§ **The data**
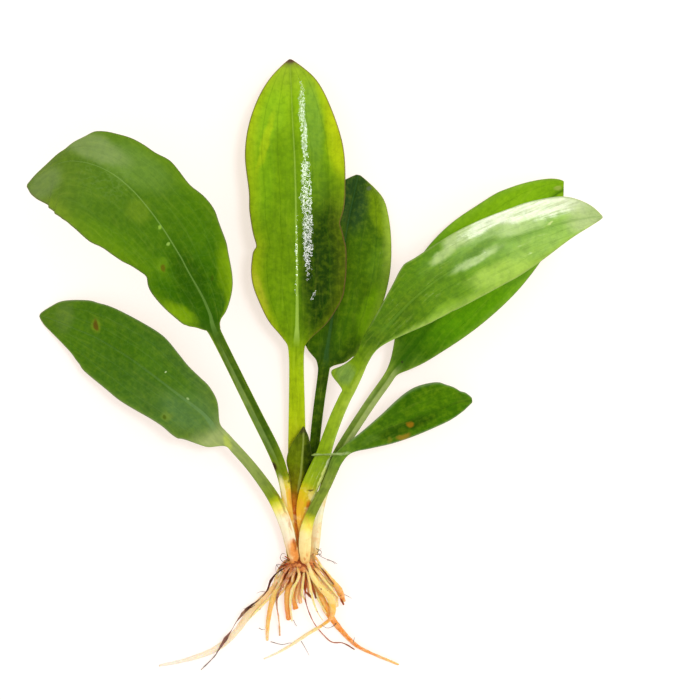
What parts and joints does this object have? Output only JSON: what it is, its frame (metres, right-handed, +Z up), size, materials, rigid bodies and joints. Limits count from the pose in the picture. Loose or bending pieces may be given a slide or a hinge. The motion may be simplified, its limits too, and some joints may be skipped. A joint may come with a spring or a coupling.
{
  "type": "amazon sword plant",
  "caption": "Bare-root amazon sword plant lying flat: oval green leaves on petioles that clasp a short crown, with a fan of pale, orange and dark roots below it.",
  "frame": {"origin": "the middle of the underside of the box around the whole plant, on the surface it lies on", "axes": "+Y from the roots to the leaf tips, +X to the right seen from above with the leaves up, +Z up from the surface"},
  "size_m": [0.1638, 0.1821, 0.0364],
  "materials": {
    "bright_leaf": "wet, glossy leaf, yellow-green, paler along the midrib and the margins",
    "green_leaf": "satin green leaf with faint lengthwise veins and a few brown spots",
    "dark_leaf": "darker satin green leaf",
    "crown": "moist orange-brown rhizome",
    "pale_root": "moist, pale yellow root",
    "orange_root": "moist, orange root",
    "dark_root": "old, dark brown root"
  },
  "bodies": {
    "root": {"leaf_tall_centre": "bright_leaf", "leaf_low_behind": "dark_leaf", "leaf_upper_left": "green_leaf", "leaf_lower_left": "green_leaf", "leaf_right_front": "bright_leaf", "leaf_right_back": "green_leaf", "leaf_small_right": "green_leaf", "leaf_young_folded": "dark_leaf", "crown": "crown", "root_long_left": "pale_root", "root_stub_left": "pale_root", "root_yellow_left": "pale_root", "root_pale_thin": "pale_root", "root_pale_middle": "pale_root", "root_thin_right": "pale_root", "root_bent_pale": "pale_root", "root_right_inner": "pale_root", "root_orange_left": "orange_root", "root_club": "orange_root", "root_pink_middle": "orange_root", "root_long_right": "orange_root", "root_right_bunch": "orange_root", "root_dark_left": "dark_root", "root_thin_brown": "dark_root", "root_dark_middle": "dark_root", "root_dark_stub": "dark_root"}
  },
  "joints": []
}
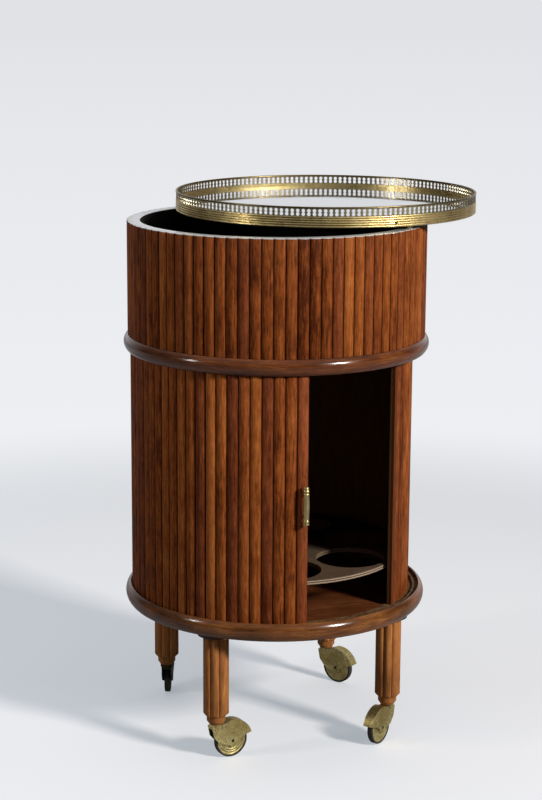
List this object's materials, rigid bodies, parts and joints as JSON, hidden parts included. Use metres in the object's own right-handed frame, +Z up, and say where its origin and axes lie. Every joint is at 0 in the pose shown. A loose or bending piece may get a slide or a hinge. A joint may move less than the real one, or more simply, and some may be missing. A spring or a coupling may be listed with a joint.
{
  "type": "round mobile bar",
  "caption": "Round rolling drinks cabinet with a galleried swing-out tray over a slatted drum, a curved sliding tambour door, a turning bottle rack and hooded casters on reeded legs.",
  "frame": {"origin": "on the floor, under the middle of the whole footprint with the tray swung out as at rest; the cabinet's own upright axis stands at x -45.7 mm, y -26.0 mm", "axes": "+Z up; -Y is the front, where the doorway is; +X is to the right seen from the front"},
  "size_m": [0.5241, 0.4884, 0.7738],
  "materials": {
    "slat_wood": "varnished reddish brown hardwood, each slat a little lighter or darker, satin",
    "moulding_wood": "polished reddish brown hardwood, glossy",
    "drum_wood": "polished dark wood",
    "red_wood": "worn red-brown stained wood",
    "black_inside": "blackened wood, matt",
    "plywood": "grey-brown plywood with a layered edge, matt",
    "track_strip": "worn pale wood",
    "backing_canvas": "dark glued canvas",
    "leg_pad": "dark stained wood",
    "gallery_brass": "aged polished brass",
    "caster_brass": "aged cast brass, speckled",
    "dark_steel": "darkened steel",
    "tray_glass": "flat mirror glass",
    "tray_base": "dark board",
    "tyre_rubber": "dark worn rubber"
  },
  "bodies": {
    "cabinet": {"base_board": "red_wood", "base_ring": "moulding_wood", "track_rail": "track_strip", "wall_panel": "drum_wood", "wall_slats": "slat_wood", "door_jambs": "red_wood", "collar": "moulding_wood", "divider": "black_inside", "drum_shell": "drum_wood", "drum_slats": "slat_wood", "leg_fl": "moulding_wood", "leg_fr": "moulding_wood", "leg_bl": "moulding_wood", "leg_br": "moulding_wood", "leg_flanges": "leg_pad", "flange_screws": "gallery_brass", "rack_spindle": "gallery_brass", "pivot_pin": "gallery_brass", "pivot_washer": "gallery_brass"},
    "door": {"door_canvas": "backing_canvas", "door_slats": "slat_wood", "door_stile": "red_wood", "door_handle": "gallery_brass", "handle_screws": "gallery_brass"},
    "rack": {"rack_floor": "red_wood", "rack_post": "black_inside", "rack_shelf": "plywood"},
    "tray": {"tray_board": "tray_base", "tray_mirror": "tray_glass", "tray_band": "gallery_brass", "tray_gallery": "gallery_brass", "band_pins": "dark_steel"},
    "caster_fl": {"caster_fl": "caster_brass", "axle_fl": "dark_steel"},
    "wheel_fl": {"wheel_fl": "caster_brass", "tyre_fl": "tyre_rubber"},
    "caster_fr": {"caster_fr": "caster_brass", "axle_fr": "dark_steel"},
    "wheel_fr": {"wheel_fr": "caster_brass", "tyre_fr": "tyre_rubber"},
    "caster_bl": {"caster_bl": "caster_brass", "axle_bl": "dark_steel"},
    "wheel_bl": {"wheel_bl": "caster_brass", "tyre_bl": "tyre_rubber"},
    "caster_br": {"caster_br": "caster_brass", "axle_br": "dark_steel"},
    "wheel_br": {"wheel_br": "caster_brass", "tyre_br": "tyre_rubber"}
  },
  "joints": [
    {"name": "door_slide", "type": "hinge", "parent": "cabinet", "child": "door", "pos_m": [-0.04567, -0.02599, 0.383], "axis": [0, 0, 1], "range_deg": [-29.1, 45.2]},
    {"name": "tray_swing", "type": "hinge", "parent": "cabinet", "child": "tray", "pos_m": [0.0947, -0.16636, 0.745], "axis": [0, 0, 1], "range_deg": [-89.3, 30.7]},
    {"name": "rack_spin", "type": "hinge", "parent": "cabinet", "child": "rack", "pos_m": [-0.04567, -0.02599, 0.2061], "axis": [0, 0, 1], "continuous": true},
    {"name": "caster_fl_swivel", "type": "hinge", "parent": "cabinet", "child": "caster_fl", "pos_m": [-0.17422, -0.15455, 0.053], "axis": [0, 0, 1], "continuous": true},
    {"name": "wheel_fl_spin", "type": "hinge", "parent": "caster_fl", "child": "wheel_fl", "pos_m": [-0.15166, -0.15004, 0.0245], "axis": [-0.1959, 0.9806, 0], "continuous": true},
    {"name": "caster_fr_swivel", "type": "hinge", "parent": "cabinet", "child": "caster_fr", "pos_m": [0.08289, -0.15455, 0.053], "axis": [0, 0, 1], "continuous": true},
    {"name": "wheel_fr_spin", "type": "hinge", "parent": "caster_fr", "child": "wheel_fr", "pos_m": [0.06459, -0.16848, 0.0245], "axis": [0.606, -0.7955, 0], "continuous": true},
    {"name": "caster_bl_swivel", "type": "hinge", "parent": "cabinet", "child": "caster_bl", "pos_m": [-0.17422, 0.10256, 0.053], "axis": [0, 0, 1], "continuous": true},
    {"name": "wheel_bl_spin", "type": "hinge", "parent": "caster_bl", "child": "wheel_bl", "pos_m": [-0.16635, 0.12417, 0.0245], "axis": [-0.9397, 0.342, 0], "continuous": true},
    {"name": "caster_br_swivel", "type": "hinge", "parent": "cabinet", "child": "caster_br", "pos_m": [0.08289, 0.10256, 0.053], "axis": [0, 0, 1], "continuous": true},
    {"name": "wheel_br_spin", "type": "hinge", "parent": "caster_br", "child": "wheel_br", "pos_m": [0.09618, 0.08379, 0.0245], "axis": [0.8161, 0.5779, 0], "continuous": true}
  ]
}
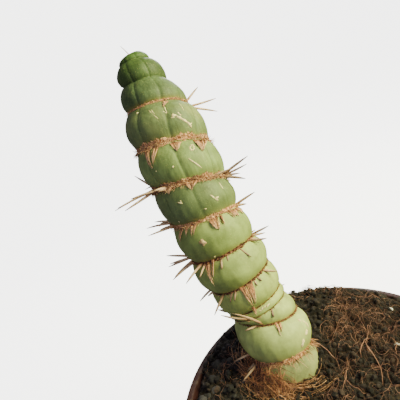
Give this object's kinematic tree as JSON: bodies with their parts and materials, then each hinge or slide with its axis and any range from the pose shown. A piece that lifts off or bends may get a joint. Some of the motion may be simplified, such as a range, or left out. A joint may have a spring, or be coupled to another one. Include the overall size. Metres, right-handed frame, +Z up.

§ **Task objective**
Produce an exact copy of the whole listing.

§ **Reply to the exercise**
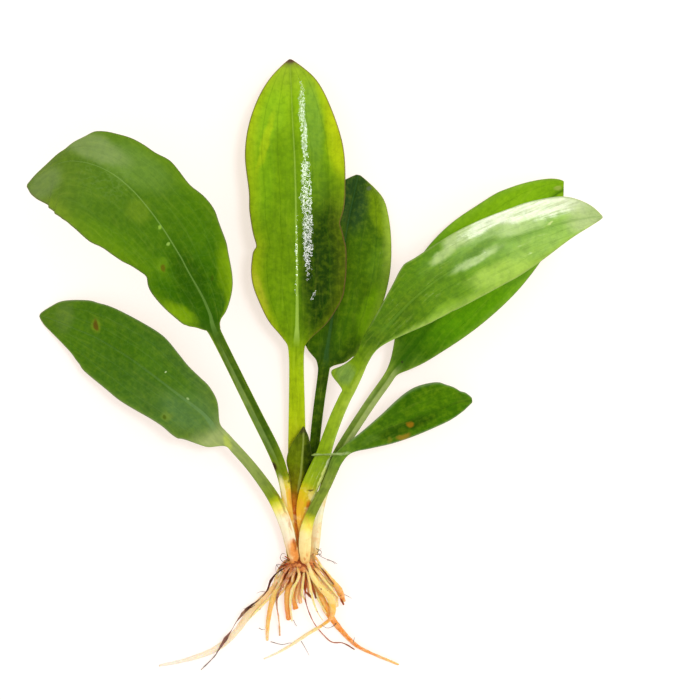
What parts and joints does this object have? Output only JSON: what it is, its frame (metres, right-handed, +Z up), size, materials, rigid bodies and joints. Limits count from the pose in the picture. Loose or bending pieces may be given a slide or a hinge. The motion may be simplified, its limits too, and some joints may be skipped. A joint may come with a spring or a coupling.
{
  "type": "amazon sword plant",
  "caption": "Bare-root amazon sword plant lying flat: oval green leaves on petioles that clasp a short crown, with a fan of pale, orange and dark roots below it.",
  "frame": {"origin": "the middle of the underside of the box around the whole plant, on the surface it lies on", "axes": "+Y from the roots to the leaf tips, +X to the right seen from above with the leaves up, +Z up from the surface"},
  "size_m": [0.1638, 0.1821, 0.0364],
  "materials": {
    "bright_leaf": "wet, glossy leaf, yellow-green, paler along the midrib and the margins",
    "green_leaf": "satin green leaf with faint lengthwise veins and a few brown spots",
    "dark_leaf": "darker satin green leaf",
    "crown": "moist orange-brown rhizome",
    "pale_root": "moist, pale yellow root",
    "orange_root": "moist, orange root",
    "dark_root": "old, dark brown root"
  },
  "bodies": {
    "root": {"leaf_tall_centre": "bright_leaf", "leaf_low_behind": "dark_leaf", "leaf_upper_left": "green_leaf", "leaf_lower_left": "green_leaf", "leaf_right_front": "bright_leaf", "leaf_right_back": "green_leaf", "leaf_small_right": "green_leaf", "leaf_young_folded": "dark_leaf", "crown": "crown", "root_long_left": "pale_root", "root_stub_left": "pale_root", "root_yellow_left": "pale_root", "root_pale_thin": "pale_root", "root_pale_middle": "pale_root", "root_thin_right": "pale_root", "root_bent_pale": "pale_root", "root_right_inner": "pale_root", "root_orange_left": "orange_root", "root_club": "orange_root", "root_pink_middle": "orange_root", "root_long_right": "orange_root", "root_right_bunch": "orange_root", "root_dark_left": "dark_root", "root_thin_brown": "dark_root", "root_dark_middle": "dark_root", "root_dark_stub": "dark_root"}
  },
  "joints": []
}
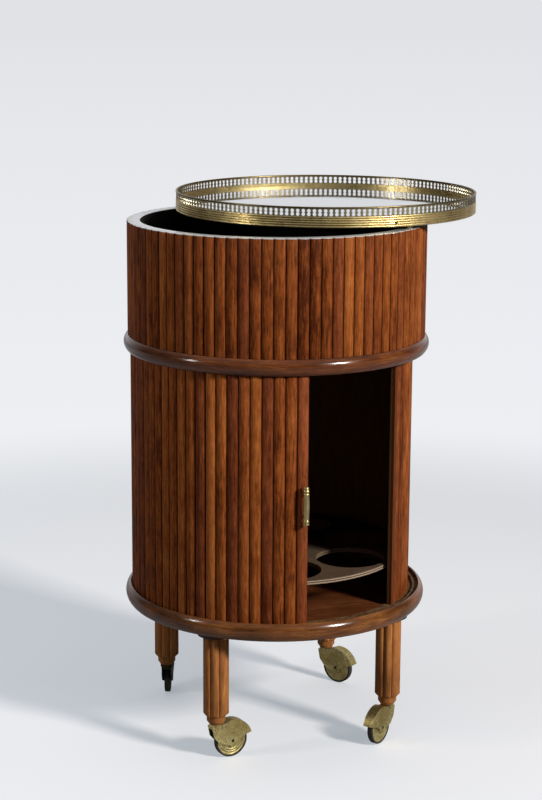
List this object's materials, rigid bodies, parts and joints as JSON, hidden parts included. Use metres in the object's own right-handed frame, +Z up, and say where its origin and axes lie. Every joint is at 0 in the pose shown. A loose or bending piece may get a slide or a hinge. A joint may move less than the real one, or more simply, and some may be missing. A spring or a coupling may be listed with a joint.
{
  "type": "round mobile bar",
  "caption": "Round rolling drinks cabinet with a galleried swing-out tray over a slatted drum, a curved sliding tambour door, a turning bottle rack and hooded casters on reeded legs.",
  "frame": {"origin": "on the floor, under the middle of the whole footprint with the tray swung out as at rest; the cabinet's own upright axis stands at x -45.7 mm, y -26.0 mm", "axes": "+Z up; -Y is the front, where the doorway is; +X is to the right seen from the front"},
  "size_m": [0.5241, 0.4884, 0.7738],
  "materials": {
    "slat_wood": "varnished reddish brown hardwood, each slat a little lighter or darker, satin",
    "moulding_wood": "polished reddish brown hardwood, glossy",
    "drum_wood": "polished dark wood",
    "red_wood": "worn red-brown stained wood",
    "black_inside": "blackened wood, matt",
    "plywood": "grey-brown plywood with a layered edge, matt",
    "track_strip": "worn pale wood",
    "backing_canvas": "dark glued canvas",
    "leg_pad": "dark stained wood",
    "gallery_brass": "aged polished brass",
    "caster_brass": "aged cast brass, speckled",
    "dark_steel": "darkened steel",
    "tray_glass": "flat mirror glass",
    "tray_base": "dark board",
    "tyre_rubber": "dark worn rubber"
  },
  "bodies": {
    "cabinet": {"base_board": "red_wood", "base_ring": "moulding_wood", "track_rail": "track_strip", "wall_panel": "drum_wood", "wall_slats": "slat_wood", "door_jambs": "red_wood", "collar": "moulding_wood", "divider": "black_inside", "drum_shell": "drum_wood", "drum_slats": "slat_wood", "leg_fl": "moulding_wood", "leg_fr": "moulding_wood", "leg_bl": "moulding_wood", "leg_br": "moulding_wood", "leg_flanges": "leg_pad", "flange_screws": "gallery_brass", "rack_spindle": "gallery_brass", "pivot_pin": "gallery_brass", "pivot_washer": "gallery_brass"},
    "door": {"door_canvas": "backing_canvas", "door_slats": "slat_wood", "door_stile": "red_wood", "door_handle": "gallery_brass", "handle_screws": "gallery_brass"},
    "rack": {"rack_floor": "red_wood", "rack_post": "black_inside", "rack_shelf": "plywood"},
    "tray": {"tray_board": "tray_base", "tray_mirror": "tray_glass", "tray_band": "gallery_brass", "tray_gallery": "gallery_brass", "band_pins": "dark_steel"},
    "caster_fl": {"caster_fl": "caster_brass", "axle_fl": "dark_steel"},
    "wheel_fl": {"wheel_fl": "caster_brass", "tyre_fl": "tyre_rubber"},
    "caster_fr": {"caster_fr": "caster_brass", "axle_fr": "dark_steel"},
    "wheel_fr": {"wheel_fr": "caster_brass", "tyre_fr": "tyre_rubber"},
    "caster_bl": {"caster_bl": "caster_brass", "axle_bl": "dark_steel"},
    "wheel_bl": {"wheel_bl": "caster_brass", "tyre_bl": "tyre_rubber"},
    "caster_br": {"caster_br": "caster_brass", "axle_br": "dark_steel"},
    "wheel_br": {"wheel_br": "caster_brass", "tyre_br": "tyre_rubber"}
  },
  "joints": [
    {"name": "door_slide", "type": "hinge", "parent": "cabinet", "child": "door", "pos_m": [-0.04567, -0.02599, 0.383], "axis": [0, 0, 1], "range_deg": [-29.1, 45.2]},
    {"name": "tray_swing", "type": "hinge", "parent": "cabinet", "child": "tray", "pos_m": [0.0947, -0.16636, 0.745], "axis": [0, 0, 1], "range_deg": [-89.3, 30.7]},
    {"name": "rack_spin", "type": "hinge", "parent": "cabinet", "child": "rack", "pos_m": [-0.04567, -0.02599, 0.2061], "axis": [0, 0, 1], "continuous": true},
    {"name": "caster_fl_swivel", "type": "hinge", "parent": "cabinet", "child": "caster_fl", "pos_m": [-0.17422, -0.15455, 0.053], "axis": [0, 0, 1], "continuous": true},
    {"name": "wheel_fl_spin", "type": "hinge", "parent": "caster_fl", "child": "wheel_fl", "pos_m": [-0.15166, -0.15004, 0.0245], "axis": [-0.1959, 0.9806, 0], "continuous": true},
    {"name": "caster_fr_swivel", "type": "hinge", "parent": "cabinet", "child": "caster_fr", "pos_m": [0.08289, -0.15455, 0.053], "axis": [0, 0, 1], "continuous": true},
    {"name": "wheel_fr_spin", "type": "hinge", "parent": "caster_fr", "child": "wheel_fr", "pos_m": [0.06459, -0.16848, 0.0245], "axis": [0.606, -0.7955, 0], "continuous": true},
    {"name": "caster_bl_swivel", "type": "hinge", "parent": "cabinet", "child": "caster_bl", "pos_m": [-0.17422, 0.10256, 0.053], "axis": [0, 0, 1], "continuous": true},
    {"name": "wheel_bl_spin", "type": "hinge", "parent": "caster_bl", "child": "wheel_bl", "pos_m": [-0.16635, 0.12417, 0.0245], "axis": [-0.9397, 0.342, 0], "continuous": true},
    {"name": "caster_br_swivel", "type": "hinge", "parent": "cabinet", "child": "caster_br", "pos_m": [0.08289, 0.10256, 0.053], "axis": [0, 0, 1], "continuous": true},
    {"name": "wheel_br_spin", "type": "hinge", "parent": "caster_br", "child": "wheel_br", "pos_m": [0.09618, 0.08379, 0.0245], "axis": [0.8161, 0.5779, 0], "continuous": true}
  ]
}
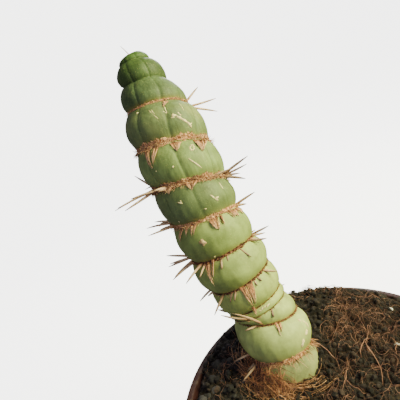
Give this object's kinematic tree as JSON: bodies with their parts and materials, then each hinge or slide with its axis and any range from the pose shown. A piece that lifts off or bends may get a joint. Some of the motion may be simplified, such as a range, or left out. A joint may have a spring, or be coupled to another one. Include the overall size. Metres, right-handed frame, +Z up.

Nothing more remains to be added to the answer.